Bob for apples like a pro

10/20/2001
BY VANESSA WINANS
BLADE STAFF WRITER

The apples float on the water, singing their siren song of seduction.

"Just lean over, open your mouth, bite down firmly, and you're done," the rosy round fruits promise would-be bobbers.

Don't listen. That way lies humiliation. Here's how it's really done:

Choose your apple, preferably one near the side. Take a deep breath and hold it. Push the apple with your face to the side or the bottom of the tub. Once you have the apple braced against a solid surface on one side, you can bite into it from the other. (If you try while the apple's floating, you come away with a bite of fruit and the ridicule of your peers.)

When bite time comes, open your mouth wide - you need to get a grip on as large an area of the fruit's arced surface as you can. And when you feel the apple's flesh hit your gums, stop closing your jaws, and come up with your prize.
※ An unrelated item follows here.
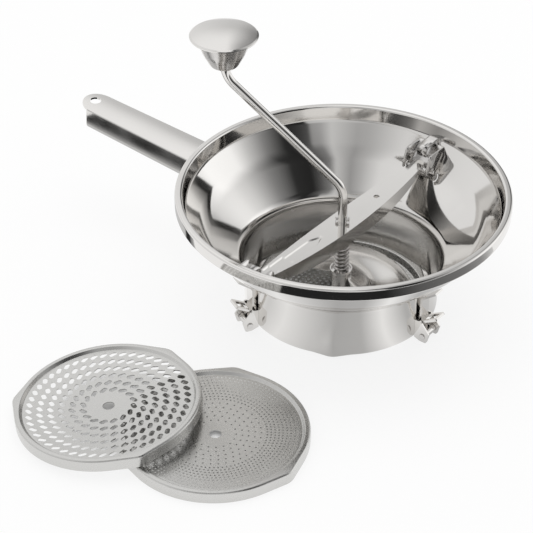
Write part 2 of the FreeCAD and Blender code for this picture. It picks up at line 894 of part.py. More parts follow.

Yes, we know. Success has a price. The bobber's entire head will wind up in the water if the vessel holding the apples is deep enough. That means no fancy hair styles, and no make up, especially mascara.

And with that apple in your mouth as water streams down your face, you will look like a roast pig that's just gotten the treatment from the business end of a hose. So be it. Take pride in your skill.

And make sure you get the negatives.